723. In stating that men are blameable in disbelieving truths, after they have been promulgated, though they are ignorant without blame, before the promulgation; we follow the judgment of mankind, as formed in other similar cases. We attribute to a man an intellectual fault, we despise him as ignorant and confused in his thoughts, who thinks the earth to be flat, now, that it has so long been ascertained to be globular. We regard him as blind and foolish, if now he is not satisfied that the earth moves round the sun; though for so many centuries, the wisest and most clearsighted of men never doubted that the earth was at rest. When such truths are once indisputably established as facts, we cannot help condemning those who reject the evidence of them. They violate the Duty of rational thought, of which we have spoken (446). And this is still more the case, in regard to moral truths. We excuse those who in early and rude stages of society practise or praise plunder of strangers, slavery, polygamy, concubinage; but when the progress of the Standard of Morality (461) has shown that such things are immoral; if any one among us defends such practices, we no longer think him free from blame. We are indignant at

the low morality of his doctrines; or at least we lament his moral blindness as his calamity. And in like manner with regard to Religion, although we do not blame, for their religious ignorance, the ancients, who could not know the Revelation of Christ; and the heathen, to whom it has not been preached; we do not excuse the moderns, who, now that there has taken place this great Revelation, elevating the moral views and spiritual hopes of men, refuse to believe the Truths thus established. They who do this, reject a light which has come into the world; and the blindness in which they remain is not only their misfortune, but their fault.

724. This view of the Duty of accepting Christian Truth; namely, that the Duty is incumbent upon men according to the opportunities which belong to their condition; agrees with the lessons of the Christian teachers. The duty of Believing in Christ, of accepting Religious Truth in general, is strongly urged by Christ and his Apostles. Yet this is not urged without regard to difference of opportunities. Christ taught (Luke xii. 48), Unto whomsoever much is given, of him shall be much required. When St. Paul preached to the Athenians, after describing their past idolatry, he added (Acts xvii. 30), And the times of this ignorance God winked at; but now commandeth all men every where to repent.
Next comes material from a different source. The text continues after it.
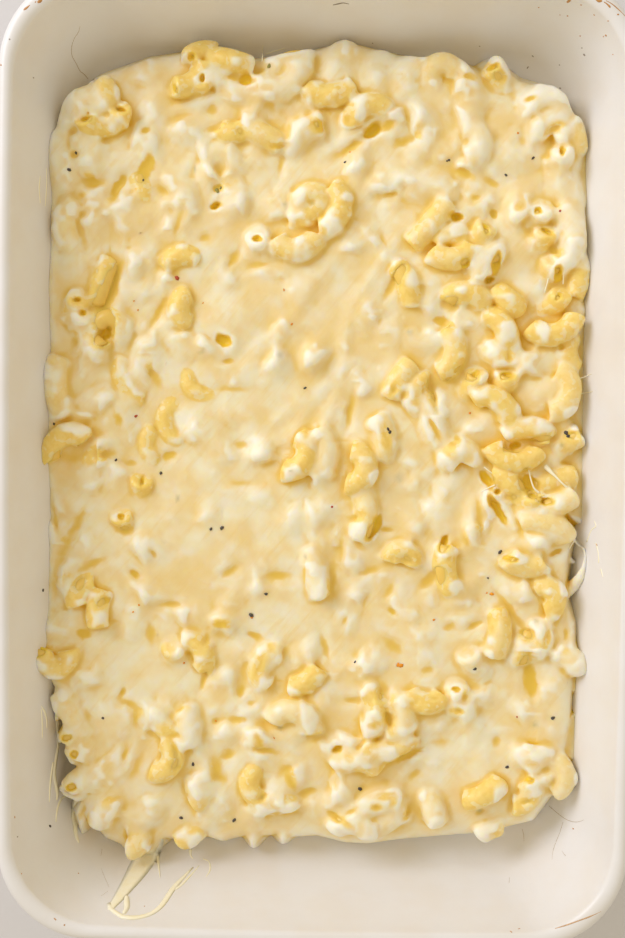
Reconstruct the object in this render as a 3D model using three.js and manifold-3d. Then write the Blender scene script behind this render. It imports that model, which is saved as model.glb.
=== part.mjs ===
// Macaroni and cheese in a rectangular stoneware baking dish.
//
// Two solids: the dish, which is one thin-walled shell with rounded corners, and the food,
// which is one lumpy slab that lies on the dish's floor and leans against its sloping walls.
// Millimetres, +Z up. +Y runs along the dish's long side, and the dish stands on z = 0,
// centred on the origin.

import * as THREE from 'three';
import { mergeVertices } from 'three/addons/utils/BufferGeometryUtils.js';
import Module from 'manifold-3d';

const wasm = await Module();
wasm.setup();

// ---------------------------------------------------------------- driving dimensions

const DISH_WIDTH = 228; // across the rim, between the middles of the long sides
const DISH_LENGTH = 346; // along the rim
const DISH_HEIGHT = 56;
const CORNER_RADIUS = 32; // of the rim, seen from above
const SIDE_BOW = 1.6; // how far the middle of each side bulges past its ends
const WALL = 5.4; // thickness, measured level
const FLOOR_TOP = 6; // height of the inside floor
const WALL_LEAN = Math.tan(THREE.MathUtils.degToRad(18.2)); // level run for each mm of height
const LIP_RADIUS = WALL / 2; // half-round on top of the wall
const FOOT_RADIUS = 4; // round between the outer wall and the foot
const FOOT_WIDTH = 8; // of the flat ring that the dish stands on
const FOOT_RECESS = 1.2; // depth of the hollow inside that ring
const INSIDE_RADIUS = 15; // hollow between the inner wall and the floor

const FOOD_GAP = 0.3; // between the food and the dish
const FOOD_LEVEL = 28.5; // height of the food's mean surface
const FOOD_SWELL = 1.3; // long, low waves of that surface
const FRONT_FALL = 11; // how much lower the food is at the front end
const FRONT_RUN = 44; // length of that fall
const BACK_FALL = 6;
const BACK_RUN = 26;
const EDGE_ROUND = 9; // width of the rounded edge of the food
const EDGE_DROP = 4.2; // how far the surface has fallen at its outline
const RELIEF_STEP = 4.7; // spacing of the surface's grid

const ELBOW_TUBE = 3.8; // radius of one piece of macaroni
const ELBOW_BEND = 7; // radius of the curve that it follows
const ELBOW_SPACING = 15; // between the lumps that show through the sauce
const ELBOW_STAND = [1, 5.2]; // least and most height of a lump above the sauce

// ---------------------------------------------------------------- seen from above

const CORNER_STEPS = 8;
const SHORT_STEPS = 4;
const LONG_STEPS = 6;

// The rim seen from above, anticlockwise: a rectangle with round corners and slightly bowed
// sides. Every level ring of the dish is this outline scaled about its centre.
function rimOutline() {
  const halfX = DISH_WIDTH / 2 - SIDE_BOW;
  const halfY = DISH_LENGTH / 2 - SIDE_BOW;
  const corners = [[1, 1], [-1, 1], [-1, -1], [1, -1]];
  const outline = [];
  corners.forEach(([sx, sy], quarter) => {
    const cx = sx * (halfX - CORNER_RADIUS);
    const cy = sy * (halfY - CORNER_RADIUS);
    for (let i = 0; i <= CORNER_STEPS; i += 1) {
      const angle = (quarter + i / CORNER_STEPS) * Math.PI / 2;
      outline.push(new THREE.Vector2(
        cx + CORNER_RADIUS * Math.cos(angle),
        cy + CORNER_RADIUS * Math.sin(angle),
      ));
    }
    // Then the side that follows the corner: a short one after the first and the third.
    const steps = quarter % 2 === 0 ? SHORT_STEPS : LONG_STEPS;
    const from = outline[outline.length - 1];
    const [nx, ny] = corners[(quarter + 1) % corners.length];
    const to = quarter % 2 === 0
      ? new THREE.Vector2(nx * (halfX - CORNER_RADIUS), from.y)
      : new THREE.Vector2(from.x, ny * (halfY - CORNER_RADIUS));
    for (let i = 1; i < steps; i += 1) outline.push(from.clone().lerp(to, i / steps));
  });
  return outline.map((p) => new THREE.Vector2(
    p.x + SIDE_BOW * (p.x / halfX) * (1 - (p.y / halfY) ** 2),
    p.y + SIDE_BOW * (p.y / halfY) * (1 - (p.x / halfX) ** 2),
  ));
}

const rim = rimOutline();

function dishRing(inset, height) {
  const scaleX = 1 - (2 * inset) / DISH_WIDTH;
  const scaleY = 1 - (2 * inset) / DISH_LENGTH;
  return rim.map((p) => new THREE.Vector3(p.x * scaleX, p.y * scaleY, height));
}

// A closed surface through rings of equal length, in order from the middle of the underside
// out and up. Both ends close with a fan about the ring's centre.
function loft(rings) {
  const count = rings[0].length;
  const points = rings.flat();
  const faces = [];
  for (let r = 0; r + 1 < rings.length; r += 1) {
    for (let j = 0; j < count; j += 1) {
      const a = r * count + j;
      const b = r * count + ((j + 1) % count);
      faces.push(a, b, b + count, a, b + count, a + count);
    }
  }
  const first = points.push(new THREE.Vector3(0, 0, rings[0][0].z)) - 1;
  const last = points.push(new THREE.Vector3(0, 0, rings[rings.length - 1][0].z)) - 1;
  const lastRing = (rings.length - 1) * count;
  for (let j = 0; j < count; j += 1) {
    const next = (j + 1) % count;
    faces.push(first, next, j);
    faces.push(last, lastRing + j, lastRing + next);
  }
  const geometry = new THREE.BufferGeometry().setFromPoints(points);
  geometry.setIndex(faces);
  return geometry;
}

// ---------------------------------------------------------------- the dish

const LIP_BASE = DISH_HEIGHT - LIP_RADIUS;
const innerInset = (height) => 2 * LIP_RADIUS + (LIP_BASE - height) * WALL_LEAN;
const outerInset = (height) => (LIP_BASE - height) * WALL_LEAN;

// The inner wall from the lip down, and its hollow round into the floor, as [inset, height].
// With a clearance it is the wall of the space that the food fills.
function insideProfile(clearance, steps) {
  const bend = Math.PI / 2 - Math.atan(WALL_LEAN); // the angle that the hollow turns through
  const radius = INSIDE_RADIUS;
  const floor = FLOOR_TOP + clearance;
  const level = Math.cos(Math.atan(WALL_LEAN));
  const wallEnd = floor + radius * (1 - Math.cos(bend));
  const wallInset = innerInset(wallEnd) + clearance / level;
  const profile = [];
  for (let i = 0; i <= steps; i += 1) {
    const angle = bend * (1 - i / steps);
    profile.push([
      wallInset + radius * (Math.sin(bend) - Math.sin(angle)),
      floor + radius * (1 - Math.cos(angle)),
    ]);
  }
  return profile;
}

function dish() {
  const profile = [];
  const footInset = outerInset(FOOT_RADIUS) + FOOT_RADIUS;
  // The recess inside the foot, and the foot's flat ring.
  profile.push([footInset + FOOT_WIDTH + FOOT_RECESS, FOOT_RECESS]);
  profile.push([footInset + FOOT_WIDTH, 0]);
  // The round from the foot to the outer wall.
  for (let i = 0; i <= 3; i += 1) {
    const angle = (i / 3) * (Math.PI / 2 - Math.atan(WALL_LEAN));
    profile.push([
      footInset - FOOT_RADIUS * Math.sin(angle),
      FOOT_RADIUS * (1 - Math.cos(angle)),
    ]);
  }
  // The lip's half-round, from the outer wall over to the inner one.
  for (let i = 0; i <= 6; i += 1) {
    const angle = (i / 6) * Math.PI;
    profile.push([
      LIP_RADIUS * (1 - Math.cos(angle)),
      LIP_BASE + LIP_RADIUS * Math.sin(angle),
    ]);
  }
  profile.push(...insideProfile(0, 5));
  return loft(profile.map(([inset, height]) => dishRing(inset, height)));
}

// ---------------------------------------------------------------- the food

// The food's uneven edge seen from above. It climbs the long walls, and stops short of the
// walls at both ends.
const FOOD_EDGE = [
  [-100, 88], [-99, 112], [-96, 129], [-84, 143], [-61, 150], [-44, 156], [-24, 150], [-5, 151],
  [12, 156], [32, 151], [48, 149], [66, 148], [82, 139], [94, 130], [100, 114], [100, 72],
  [96, 40], [97, 12], [93, -1], [97, -14], [92, -26], [93, -50], [98, -79], [94, -100],
  [93, -122], [81, -137], [55, -145], [9, -146], [-20, -149], [-46, -144], [-73, -152],
  [-91, -138], [-99, -105], [-106, -72], [-102, -31], [-105, 3], [-101, 40],
];
const EDGE_POINTS = 150;

const edgeCurve = new THREE.CatmullRomCurve3(
  FOOD_EDGE.map(([x, y]) => new THREE.Vector3(x, y, 0)),
  true,
  'catmullrom',
  0.5,
);
const edgeLine = edgeCurve.getSpacedPoints(EDGE_POINTS).slice(0, EDGE_POINTS);

// Repeatable numbers from 0 to 1.
function chance(seed) {
  let state = seed;
  return () => {
    state = (state * 1664525 + 1013904223) % 4294967296;
    return state / 4294967296;
  };
}

// Pieces of macaroni that lift the sauce: each is a short arc, kept as three points on it.
function elbowLumps() {
  const next = chance(11);
  const lumps = [];
  for (let x = -DISH_WIDTH / 2; x < DISH_WIDTH / 2; x += ELBOW_SPACING) {
    for (let y = -DISH_LENGTH / 2; y < DISH_LENGTH / 2; y += ELBOW_SPACING) {
      const centre = new THREE.Vector2(x + ELBOW_SPACING * next(), y + ELBOW_SPACING * next());
      const heading = 2 * Math.PI * next();
      const stand = THREE.MathUtils.lerp(ELBOW_STAND[0], ELBOW_STAND[1], next() ** 1.5);
      const arc = [-0.9, 0, 0.9].map((turn) => new THREE.Vector2(
        centre.x + ELBOW_BEND * (Math.cos(heading + turn) - Math.cos(heading) / 2),
        centre.y + ELBOW_BEND * (Math.sin(heading + turn) - Math.sin(heading) / 2),
      ));
      lumps.push({ arc, stand });
    }
  }
  return lumps;
}

const lumps = elbowLumps();

// How much one lump lifts the surface at a place.
function lift(lump, place) {
  const reach = ELBOW_TUBE * 1.6;
  const away = Math.min(...lump.arc.map((p) => p.distanceTo(place)));
  return lump.stand * Math.max(0, 1 - (away / reach) ** 2);
}

function foodHeight(x, y) {
  const place = new THREE.Vector2(x, y);
  const swell = FOOD_SWELL * (Math.sin(x / 23 + 0.6) * Math.cos(y / 31) + 0.5 * Math.sin((x + y) / 17));
  const front = FRONT_FALL * THREE.MathUtils.smoothstep(-y, 148 - FRONT_RUN, 148);
  const back = BACK_FALL * THREE.MathUtils.smoothstep(y, 152 - BACK_RUN, 152);
  const away = Math.min(...edgeLine.map((p) => Math.hypot(p.x - x, p.y - y)));
  const edge = EDGE_DROP * Math.max(0, 1 - away / EDGE_ROUND) ** 2;
  const lump = Math.max(...lumps.map((one) => lift(one, place)));
  return FOOD_LEVEL + swell - front - back - edge + lump;
}

// A block whose top is the food's surface. It is larger than the food on every other side.
function reliefBlock() {
  const width = DISH_WIDTH - 10;
  const length = DISH_LENGTH - 20;
  const geometry = new THREE.BoxGeometry(
    width,
    length,
    2,
    Math.round(width / RELIEF_STEP),
    Math.round(length / RELIEF_STEP),
    1,
  );
  const position = geometry.attributes.position;
  for (let i = 0; i < position.count; i += 1) {
    const top = position.getZ(i) > 0;
    position.setZ(i, top ? foodHeight(position.getX(i), position.getY(i)) : 0);
  }
  return geometry;
}

function edgePrism() {
  const outline = new THREE.Shape(edgeLine.map((p) => new THREE.Vector2(p.x, p.y)));
  return new THREE.ExtrudeGeometry(outline, { depth: DISH_HEIGHT, bevelEnabled: false });
}

// The space inside the dish, clear of its floor and walls.
function dishSpace() {
  const profile = insideProfile(FOOD_GAP, 4).reverse();
  const top = DISH_HEIGHT + 10;
  profile.push([innerInset(top) + FOOD_GAP, top]);
  return loft(profile.map(([inset, height]) => dishRing(inset, height)));
}

// ---------------------------------------------------------------- cutting and joining

function toSolid(geometry) {
  const bare = geometry.clone();
  bare.deleteAttribute('normal');
  bare.deleteAttribute('uv');
  const merged = mergeVertices(bare, 1e-4);
  return new wasm.Manifold(new wasm.Mesh({
    numProp: 3,
    vertProperties: new Float32Array(merged.attributes.position.array),
    triVerts: new Uint32Array(merged.index.array),
  }));
}

function toGeometry(solid) {
  const mesh = solid.getMesh();
  const geometry = new THREE.BufferGeometry();
  geometry.setAttribute('position', new THREE.BufferAttribute(mesh.vertProperties, 3));
  geometry.setIndex(new THREE.BufferAttribute(mesh.triVerts, 1));
  return geometry;
}

function food() {
  const solid = toSolid(reliefBlock())
    .intersect(toSolid(edgePrism()))
    .intersect(toSolid(dishSpace()));
  return toGeometry(solid);
}

// ---------------------------------------------------------------- the object

function named(name, geometry, look) {
  geometry.computeVertexNormals();
  const mesh = new THREE.Mesh(geometry, new THREE.MeshStandardMaterial({ metalness: 0, ...look }));
  mesh.name = name;
  return mesh;
}

const group = new THREE.Group();
group.add(named('baking_dish', dish(), { color: 0xe9e0d2, roughness: 0.35 }));
group.add(named('mac_and_cheese', food(), { color: 0xf0d9a0, roughness: 0.4 }));

export default group;
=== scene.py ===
"""Macaroni and cheese in a rectangular stoneware baking dish, modelled round its CAD frame."""
import math
from dataclasses import dataclass

import bpy
import numpy as np
from bpy.props import FloatProperty, FloatVectorProperty, IntProperty, PointerProperty
from bpy.types import Operator, Panel, PropertyGroup
from mathutils import Euler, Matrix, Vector


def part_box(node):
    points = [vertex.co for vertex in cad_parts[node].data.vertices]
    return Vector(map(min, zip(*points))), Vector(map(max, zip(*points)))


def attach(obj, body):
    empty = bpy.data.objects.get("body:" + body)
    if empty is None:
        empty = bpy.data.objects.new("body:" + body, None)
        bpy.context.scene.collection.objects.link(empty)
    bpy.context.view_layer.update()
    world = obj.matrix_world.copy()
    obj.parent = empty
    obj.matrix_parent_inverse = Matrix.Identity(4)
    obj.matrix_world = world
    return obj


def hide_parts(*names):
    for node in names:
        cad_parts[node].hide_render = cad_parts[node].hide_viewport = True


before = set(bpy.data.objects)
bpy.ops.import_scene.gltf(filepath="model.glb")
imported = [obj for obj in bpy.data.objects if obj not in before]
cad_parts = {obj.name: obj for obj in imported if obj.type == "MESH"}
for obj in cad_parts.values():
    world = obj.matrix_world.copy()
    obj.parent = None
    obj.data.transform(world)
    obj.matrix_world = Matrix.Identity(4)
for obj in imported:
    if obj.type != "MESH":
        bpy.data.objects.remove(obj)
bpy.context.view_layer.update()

bl_info = {
    "name": "Macaroni and Cheese in a Baking Dish",
    "version": (1, 0, 0),
    "blender": (4, 5, 0),
    "location": "View3D > Sidebar > Bake",
    "description": "Builds macaroni and cheese in the stoneware dish that it is baked in",
    "category": "Add Mesh",
}

MM = 0.001
ROOT = "root"
DISH_NODE = "baking_dish"
FOOD_NODE = "mac_and_cheese"
DISH_LOW, DISH_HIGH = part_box(DISH_NODE)
FOOD_LOW, FOOD_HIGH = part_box(FOOD_NODE)


# ------------------------------------------------------------------ settings


def length(name, description, default, low=0.0):
    """A length that the user can change, in metres."""
    return FloatProperty(
        name=name, description=description, default=default, min=low, unit="LENGTH", precision=5
    )


def swatch(name, description, code):
    """A colour that the user can change, given as an sRGB hex code."""
    return FloatVectorProperty(
        name=name, description=description, default=linear(code), subtype="COLOR", min=0, max=1
    )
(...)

To the same effect, he preached at Lystra (xiv. 15), The living God, which made heaven, and earth, and the sea, and all things that are therein: in time past suffered all nations to walk in their own ways: nevertheless he left not himself without witness. This was joined with an exhortation to turn, now at length, to the living God. The whole scheme of the Christian Religion represented the Jewish Dispensation as an inferior and preparatory condition; in which men did not see the meaning and tendency of the commands which they obeyed, and were

to be judged according to the imperfect light which they thus possessed. The Epistle to the Hebrews states this. (Heb. i. 1), God, who at sundry times and in divers manners spake in times past by the prophets, hath in these last days spoken to us by his Son; and then goes on to explain the superiority of Christ, in nature and office, to the ministers of the Old Testament. Again, St. Paul says (Rom. ii. 12), As many as have sinned without law (the law of Moses), shall also perish without law; and as many as have sinned in the law, shall be judged by the law. So in St. John (xv. 22), Christ says, If I had not come and spoken to them they had not had sin, but now have they no excuse (pópaow) for their sin.

725. When the Truth of the Gospel is presented to men, those who do not accept it are charged with blindness and hardness of heart. Thus (Mark vi. 52), They considered not the miracle of the loaves, for their heart was hardened. And when the Disciples referred his warnings to earthly matters, Christ said (Mark viii. 17), Perceive ye not, neither understand? Have ye your heart yet hardened? Having eyes, see ye not? and having ears, hear ye not? So (Mark iii. 5). And (John xii. 40), the expressions of Isaiah are applied to the Jews who had seen the miracles of Christ, and did not believe: He hath blinded their eyes, and hardened their heart: that they should not see with their eyes, nor understand with their heart, and be converted. So Acts xix. 9, Divers were hardened, and believed not. And Christ (Mark xvi. 14) appeared unto the eleven as they sat at meat, and upbraided them with their unbelief, and hardness of heart, because they believed not them which had seen him after he was risen. And to the two disciples on the way to Emmaus he said (Luke xxiv. 25), O fools, and slow of heart to believe all that the prophets have spoken!